* Exercise prompt *
All of the material below is to be repeated exactly.

___

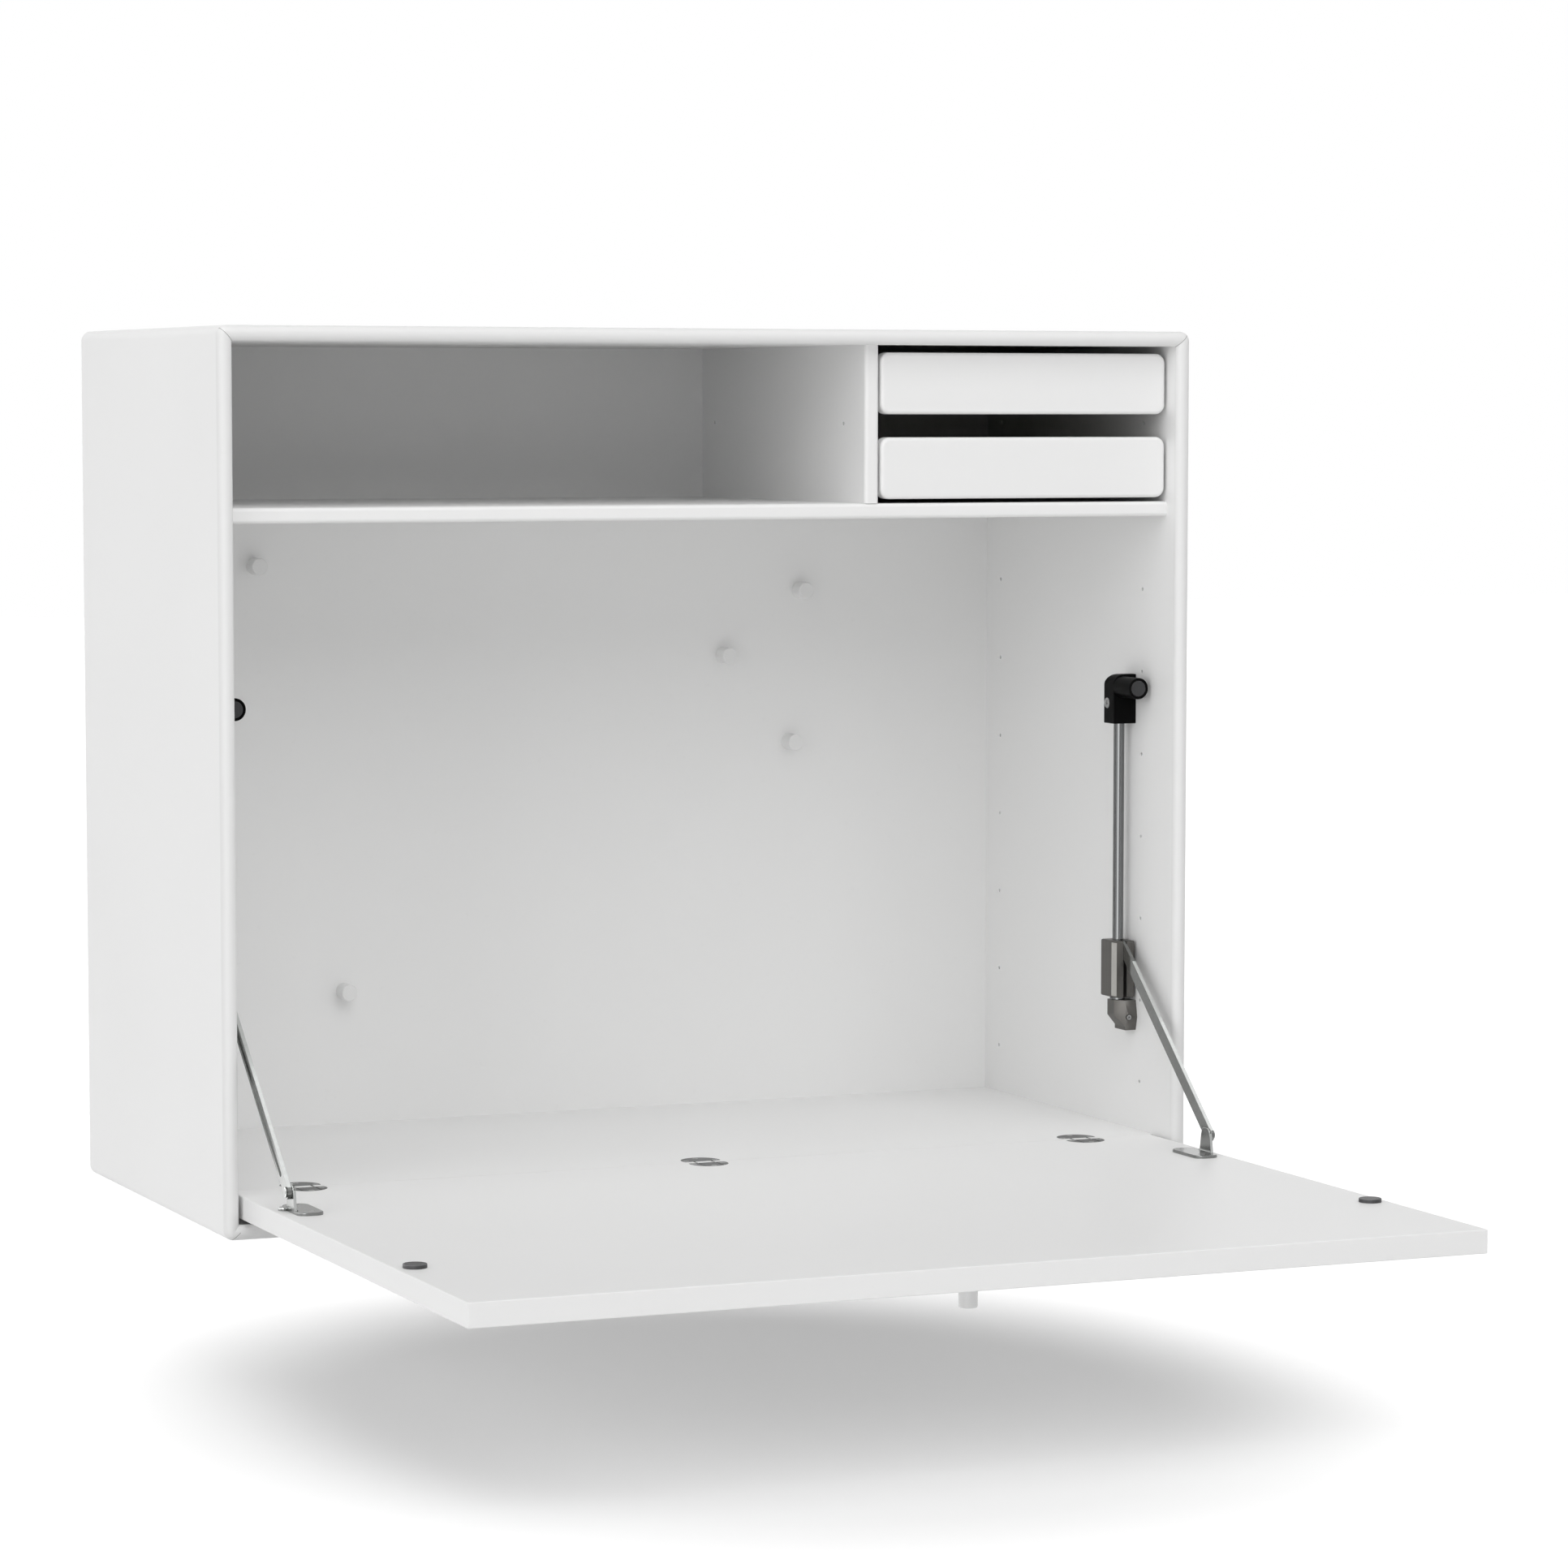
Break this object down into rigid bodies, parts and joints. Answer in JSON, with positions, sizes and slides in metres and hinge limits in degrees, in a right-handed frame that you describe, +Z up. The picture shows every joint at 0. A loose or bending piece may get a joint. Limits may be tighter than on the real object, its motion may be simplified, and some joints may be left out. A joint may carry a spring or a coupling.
{
  "type": "fold down wall desk",
  "caption": "Shallow wall cabinet whose front flap folds down into a desk on sliding stays, with small drawers and an open niche above it, hung from a wall rail.",
  "frame": {"origin": "middle of the wall rail's rear face, on the wall, where the rail's hole pattern is centred", "axes": "+X to the right seen from the room, +Y into the wall, +Z up"},
  "size_m": [0.824, 0.8837, 0.7015],
  "materials": {
    "lacquered_board": "satin white lacquer",
    "back_board": "satin white lacquer",
    "drawer_face": "satin white lacquer",
    "drawer_box": "satin",
    "bare_wood": "bare",
    "runner_strip": "waxed",
    "peg_paint": "satin white lacquer",
    "knob_white": "gloss",
    "rail_steel": "zinc plated",
    "nickel_steel": "nickel plated",
    "dark_steel": "dark",
    "screw_steel": "plated",
    "black_plastic": "matte",
    "magnet_grey": "satin",
    "bright_chrome": "polished",
    "grey_zinc": "satin",
    "brushed_steel": "brushed",
    "grey_steel": "satin nickel",
    "disc_grey": "satin"
  },
  "bodies": {
    "cabinet": {"back_panel": "back_board", "back_pegs": "peg_paint", "back_screws": "screw_steel", "bottom_panel": "lacquered_board", "floor_board": "lacquered_board", "hanger_rail": "rail_steel", "hinge_anchor_pins": "screw_steel", "hinge_rear_screws": "screw_steel", "left_hinge_links": "dark_steel", "left_hinge_rear_cup": "nickel_steel", "left_side_panel": "lacquered_board", "left_stay_barrel": "black_plastic", "left_stay_elbow": "black_plastic", "left_stay_guide_rod": "bright_chrome", "left_stay_socket": "grey_zinc", "lower_drawer_runners": "runner_strip", "lower_spacer": "bare_wood", "middle_hinge_links": "dark_steel", "middle_hinge_rear_cup": "nickel_steel", "middle_shelf": "lacquered_board", "niche_divider": "lacquered_board", "panel_dowels": "bare_wood", "right_hinge_links": "dark_steel", "right_hinge_rear_cup": "nickel_steel", "right_side_panel": "lacquered_board", "right_stay_barrel": "black_plastic", "right_stay_elbow": "black_plastic", "right_stay_guide_rod": "bright_chrome", "right_stay_socket": "grey_zinc", "runner_screws": "screw_steel", "stay_bracket_screws": "screw_steel", "stay_magnets": "magnet_grey", "top_panel": "lacquered_board", "upper_drawer_runners": "runner_strip", "wall_rail": "rail_steel"},
    "flap": {"catch_discs": "disc_grey", "flap_board": "lacquered_board", "flap_knob": "knob_white", "hinge_front_screws": "screw_steel", "hinge_pivot_pins": "screw_steel", "left_hinge_front_cup": "nickel_steel", "left_stay_foot": "grey_steel", "middle_hinge_front_cup": "nickel_steel", "right_hinge_front_cup": "nickel_steel", "right_stay_foot": "grey_steel", "stay_foot_screws": "screw_steel", "stay_foot_studs": "brushed_steel"},
    "lower_drawer": {"lower_drawer_bottom": "drawer_box", "lower_drawer_front": "drawer_face", "lower_drawer_walls": "drawer_box"},
    "upper_drawer": {"upper_drawer_bottom": "drawer_box", "upper_drawer_front": "drawer_face", "upper_drawer_walls": "drawer_box"},
    "left_carriage": {"left_stay_carriage": "grey_zinc", "left_stay_rivet": "brushed_steel"},
    "right_carriage": {"right_stay_carriage": "grey_zinc", "right_stay_rivet": "brushed_steel"},
    "left_arm": {"left_stay_arm": "brushed_steel"},
    "right_arm": {"right_stay_arm": "brushed_steel"}
  },
  "joints": [
    {"name": "flap_fold", "type": "hinge", "parent": "cabinet", "child": "flap", "pos_m": [0, -0.3637, -0.608], "axis": [-1, 0, 0], "range_deg": [0, 90]},
    {"name": "lower_drawer_slide", "type": "slide", "parent": "cabinet", "child": "lower_drawer", "axis": [0, -1, 0], "range_m": [0, 0.24]},
    {"name": "upper_drawer_slide", "type": "slide", "parent": "cabinet", "child": "upper_drawer", "axis": [0, -1, 0], "range_m": [0, 0.24]},
    {"name": "left_carriage_slide", "type": "slide", "parent": "cabinet", "child": "left_carriage", "axis": [0, 0, 1], "range_m": [0, 0.1505]},
    {"name": "left_arm_hinge", "type": "hinge", "parent": "flap", "child": "left_arm", "pos_m": [-0.3885, -0.4645, -0.5909], "axis": [1, 0, 0], "range_deg": [0, 128.1]},
    {"name": "right_carriage_slide", "type": "slide", "parent": "cabinet", "child": "right_carriage", "axis": [0, 0, 1], "range_m": [0, 0.1505]},
    {"name": "right_arm_hinge", "type": "hinge", "parent": "flap", "child": "right_arm", "pos_m": [0.3885, -0.4645, -0.5909], "axis": [1, 0, 0], "range_deg": [0, 128.1]}
  ],
  "couplings": [
    {"joint": "left_carriage_slide", "follows": "flap_fold", "m_per_rad": 0.095589},
    {"joint": "left_arm_hinge", "follows": "flap_fold", "ratio": 1.4224},
    {"joint": "right_carriage_slide", "follows": "flap_fold", "m_per_rad": 0.095589},
    {"joint": "right_arm_hinge", "follows": "flap_fold", "ratio": 1.4224}
  ]
}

___

* Answer for the task *
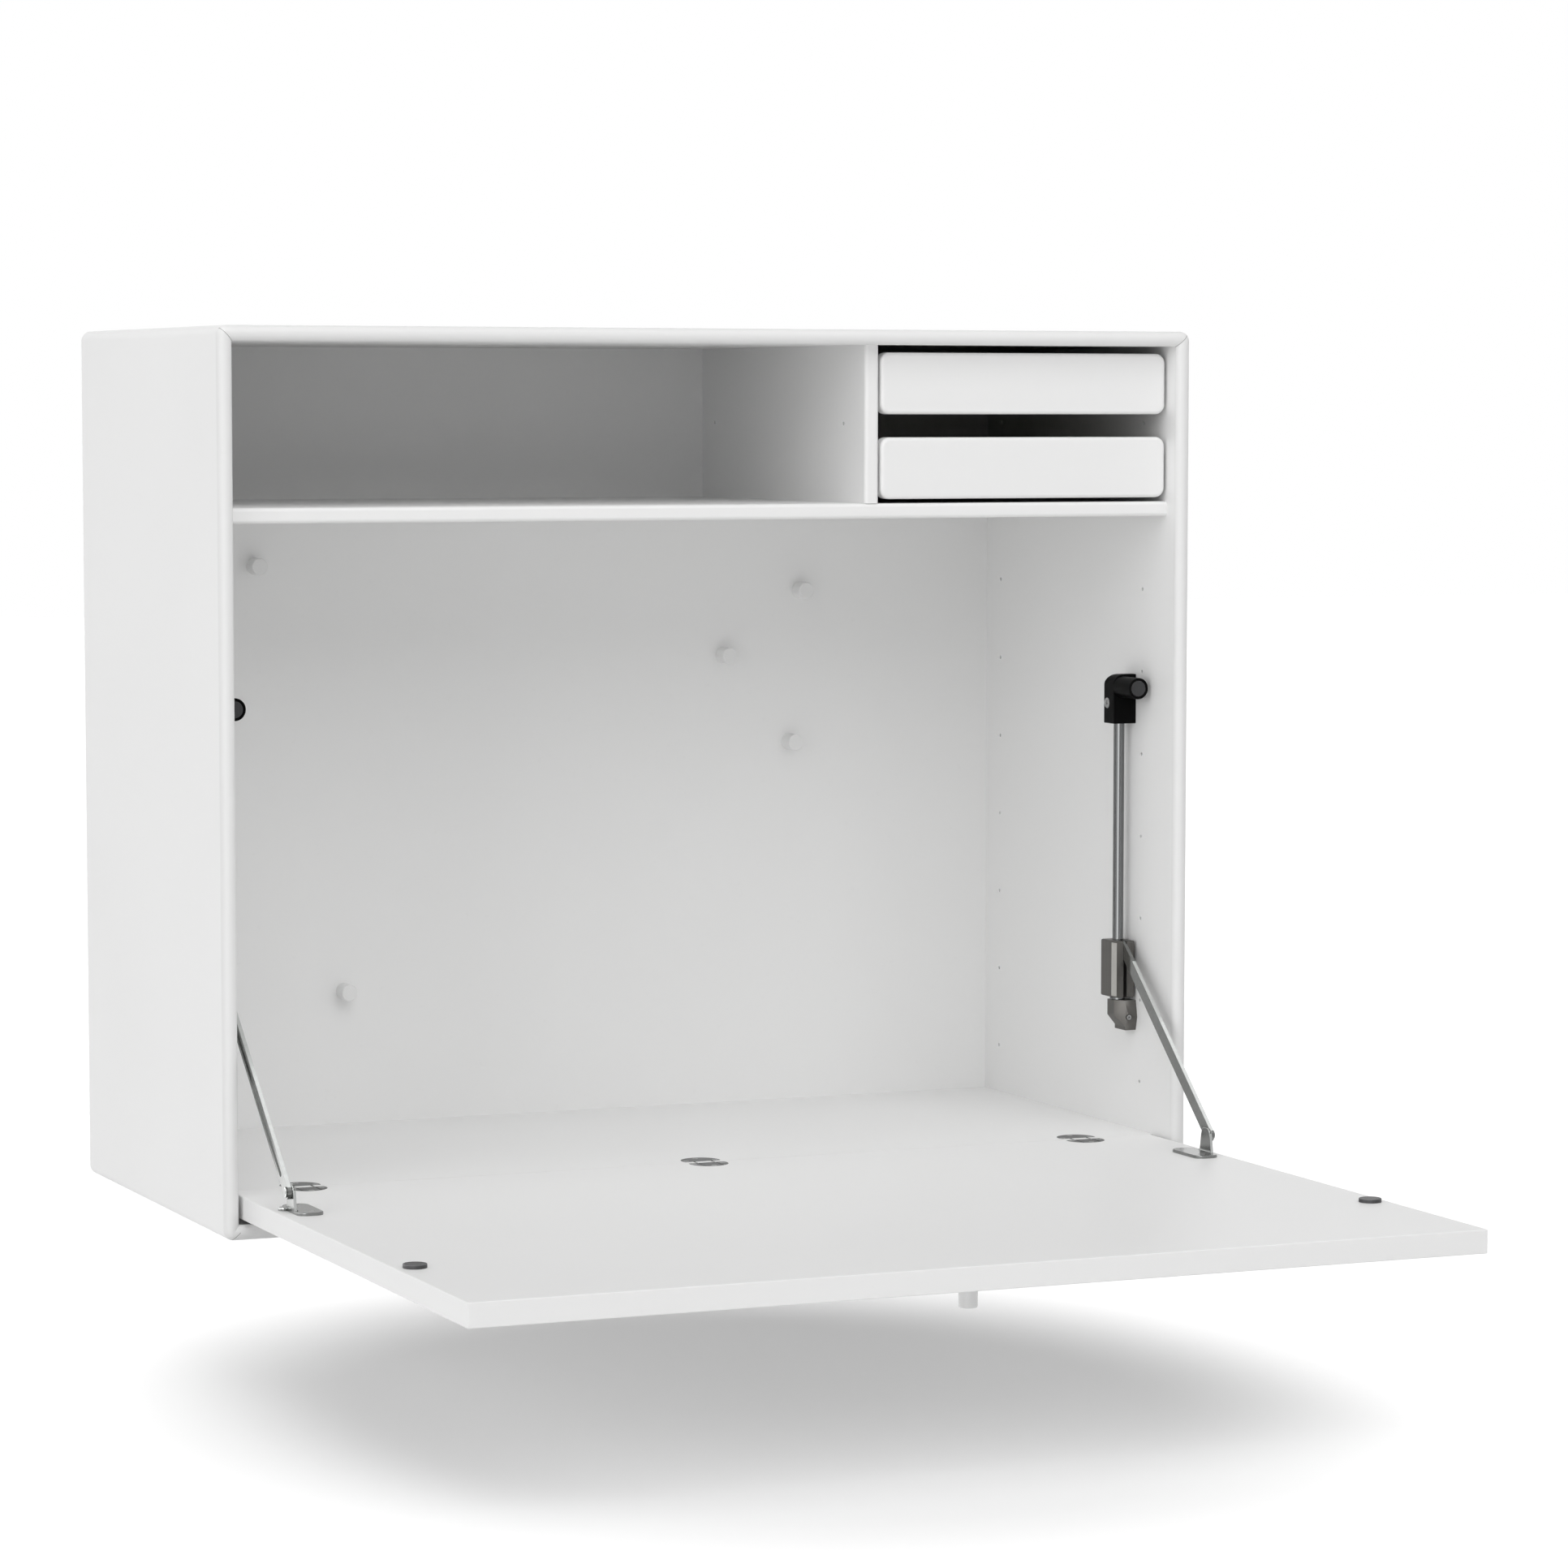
Break this object down into rigid bodies, parts and joints. Answer in JSON, with positions, sizes and slides in metres and hinge limits in degrees, in a right-handed frame that you describe, +Z up. The picture shows every joint at 0. A loose or bending piece may get a joint. Limits may be tighter than on the real object, its motion may be simplified, and some joints may be left out. A joint may carry a spring or a coupling.
{
  "type": "fold down wall desk",
  "caption": "Shallow wall cabinet whose front flap folds down into a desk on sliding stays, with small drawers and an open niche above it, hung from a wall rail.",
  "frame": {"origin": "middle of the wall rail's rear face, on the wall, where the rail's hole pattern is centred", "axes": "+X to the right seen from the room, +Y into the wall, +Z up"},
  "size_m": [0.824, 0.8837, 0.7015],
  "materials": {
    "lacquered_board": "satin white lacquer",
    "back_board": "satin white lacquer",
    "drawer_face": "satin white lacquer",
    "drawer_box": "satin",
    "bare_wood": "bare",
    "runner_strip": "waxed",
    "peg_paint": "satin white lacquer",
    "knob_white": "gloss",
    "rail_steel": "zinc plated",
    "nickel_steel": "nickel plated",
    "dark_steel": "dark",
    "screw_steel": "plated",
    "black_plastic": "matte",
    "magnet_grey": "satin",
    "bright_chrome": "polished",
    "grey_zinc": "satin",
    "brushed_steel": "brushed",
    "grey_steel": "satin nickel",
    "disc_grey": "satin"
  },
  "bodies": {
    "cabinet": {"back_panel": "back_board", "back_pegs": "peg_paint", "back_screws": "screw_steel", "bottom_panel": "lacquered_board", "floor_board": "lacquered_board", "hanger_rail": "rail_steel", "hinge_anchor_pins": "screw_steel", "hinge_rear_screws": "screw_steel", "left_hinge_links": "dark_steel", "left_hinge_rear_cup": "nickel_steel", "left_side_panel": "lacquered_board", "left_stay_barrel": "black_plastic", "left_stay_elbow": "black_plastic", "left_stay_guide_rod": "bright_chrome", "left_stay_socket": "grey_zinc", "lower_drawer_runners": "runner_strip", "lower_spacer": "bare_wood", "middle_hinge_links": "dark_steel", "middle_hinge_rear_cup": "nickel_steel", "middle_shelf": "lacquered_board", "niche_divider": "lacquered_board", "panel_dowels": "bare_wood", "right_hinge_links": "dark_steel", "right_hinge_rear_cup": "nickel_steel", "right_side_panel": "lacquered_board", "right_stay_barrel": "black_plastic", "right_stay_elbow": "black_plastic", "right_stay_guide_rod": "bright_chrome", "right_stay_socket": "grey_zinc", "runner_screws": "screw_steel", "stay_bracket_screws": "screw_steel", "stay_magnets": "magnet_grey", "top_panel": "lacquered_board", "upper_drawer_runners": "runner_strip", "wall_rail": "rail_steel"},
    "flap": {"catch_discs": "disc_grey", "flap_board": "lacquered_board", "flap_knob": "knob_white", "hinge_front_screws": "screw_steel", "hinge_pivot_pins": "screw_steel", "left_hinge_front_cup": "nickel_steel", "left_stay_foot": "grey_steel", "middle_hinge_front_cup": "nickel_steel", "right_hinge_front_cup": "nickel_steel", "right_stay_foot": "grey_steel", "stay_foot_screws": "screw_steel", "stay_foot_studs": "brushed_steel"},
    "lower_drawer": {"lower_drawer_bottom": "drawer_box", "lower_drawer_front": "drawer_face", "lower_drawer_walls": "drawer_box"},
    "upper_drawer": {"upper_drawer_bottom": "drawer_box", "upper_drawer_front": "drawer_face", "upper_drawer_walls": "drawer_box"},
    "left_carriage": {"left_stay_carriage": "grey_zinc", "left_stay_rivet": "brushed_steel"},
    "right_carriage": {"right_stay_carriage": "grey_zinc", "right_stay_rivet": "brushed_steel"},
    "left_arm": {"left_stay_arm": "brushed_steel"},
    "right_arm": {"right_stay_arm": "brushed_steel"}
  },
  "joints": [
    {"name": "flap_fold", "type": "hinge", "parent": "cabinet", "child": "flap", "pos_m": [0, -0.3637, -0.608], "axis": [-1, 0, 0], "range_deg": [0, 90]},
    {"name": "lower_drawer_slide", "type": "slide", "parent": "cabinet", "child": "lower_drawer", "axis": [0, -1, 0], "range_m": [0, 0.24]},
    {"name": "upper_drawer_slide", "type": "slide", "parent": "cabinet", "child": "upper_drawer", "axis": [0, -1, 0], "range_m": [0, 0.24]},
    {"name": "left_carriage_slide", "type": "slide", "parent": "cabinet", "child": "left_carriage", "axis": [0, 0, 1], "range_m": [0, 0.1505]},
    {"name": "left_arm_hinge", "type": "hinge", "parent": "flap", "child": "left_arm", "pos_m": [-0.3885, -0.4645, -0.5909], "axis": [1, 0, 0], "range_deg": [0, 128.1]},
    {"name": "right_carriage_slide", "type": "slide", "parent": "cabinet", "child": "right_carriage", "axis": [0, 0, 1], "range_m": [0, 0.1505]},
    {"name": "right_arm_hinge", "type": "hinge", "parent": "flap", "child": "right_arm", "pos_m": [0.3885, -0.4645, -0.5909], "axis": [1, 0, 0], "range_deg": [0, 128.1]}
  ],
  "couplings": [
    {"joint": "left_carriage_slide", "follows": "flap_fold", "m_per_rad": 0.095589},
    {"joint": "left_arm_hinge", "follows": "flap_fold", "ratio": 1.4224},
    {"joint": "right_carriage_slide", "follows": "flap_fold", "m_per_rad": 0.095589},
    {"joint": "right_arm_hinge", "follows": "flap_fold", "ratio": 1.4224}
  ]
}